I’ll look, but what I need is a capture where you didn’t edit/save the connection in Ignition so soon after restarting the server.

Okay, I think I got it. File is mergedCaptureOPC_Ign_FM_NoEdit-Save.pcap

Sequencing / Timestamps (approx):
0-30s Normal operation
30s-40s Our OPC server restarting
73s: Ignition Indicates connection faulted.
150s: end of capture

Sorry, it’s better, but it’s still not showing any of the same stuff that happened in those previous logs. It just looks like it reconnects and then just does nothing but some browsing and keep-alive reads maybe? There’s no PublishRequests or anything like that happening after the reconnect. Maybe I’m looking at the wrong traffic?

edit: another thing - do you have any non-default settings configured on these connections in Ignition? Like changes to the keep alive settings or configuring a “failover” endpoint to the same server or something?

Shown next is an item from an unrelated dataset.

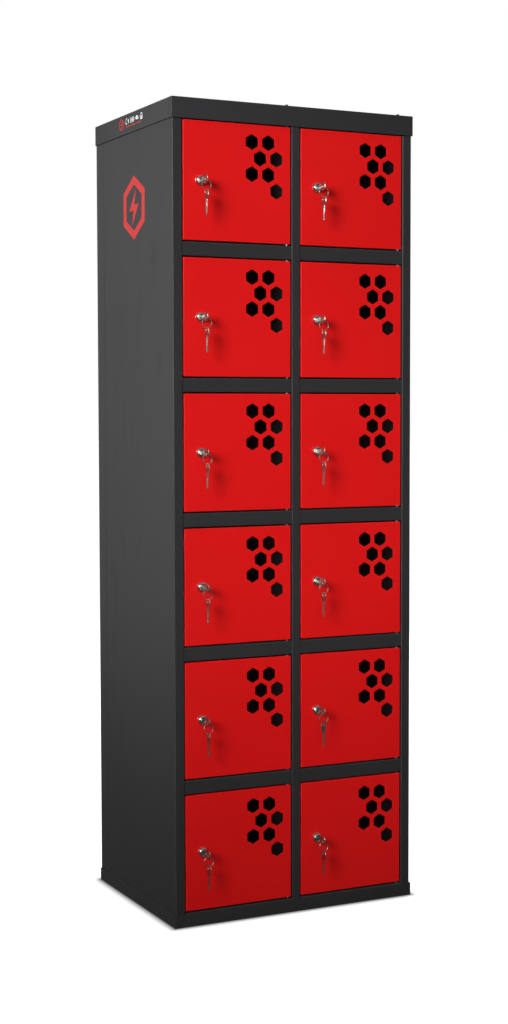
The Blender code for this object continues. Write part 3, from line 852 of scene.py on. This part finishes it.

I noticed your server based on FreeOpcUa so I did a little testing and I’m seeing some similar results after stopping and starting the example server.

What I’m seeing is that after receiving some unexpected requests from Ignition after it reconnects (highlighted in the screenshot) the server “crashes”, logs some errors, and then basically stops responding at all until a new connection is forced by edit/save in Ignition.

That Ignition sends these previously in-flight requests immediately upon reconnecting but before the session is established is a known issue, but all that should happen is that the server should close the connection and then Ignition reconnects and proceeds like normal.

Instead what happens is this seems to crash the server and render the secure channel unusable.

I’m attaching a pcap that shows it as well: freeopcua-example-server.pcap (129.2 KB)

If your server isn’t actually based on FreeOpcUa then perhaps this isn’t relevant.

The strange thing is that this behavior is similar to what I see in the recent captures you uploaded, but it’s not at all similar to the Ignition logs you uploaded, where it was clear that the server did the “right thing” upon receiving these requests and closed the connection and then things proceeded to fall apart a little further when it thought the session was invalid.

edit: mixed your logs up with another customer that support is working with on a reconnect issue. That makes things less confusing, as my captures match your captures and your logs.

2 Likes

Kevin,

Thanks for going beyond +ultra on this one. I’m going to get with our internal teams and see what we can do in light of your findings.

-Fe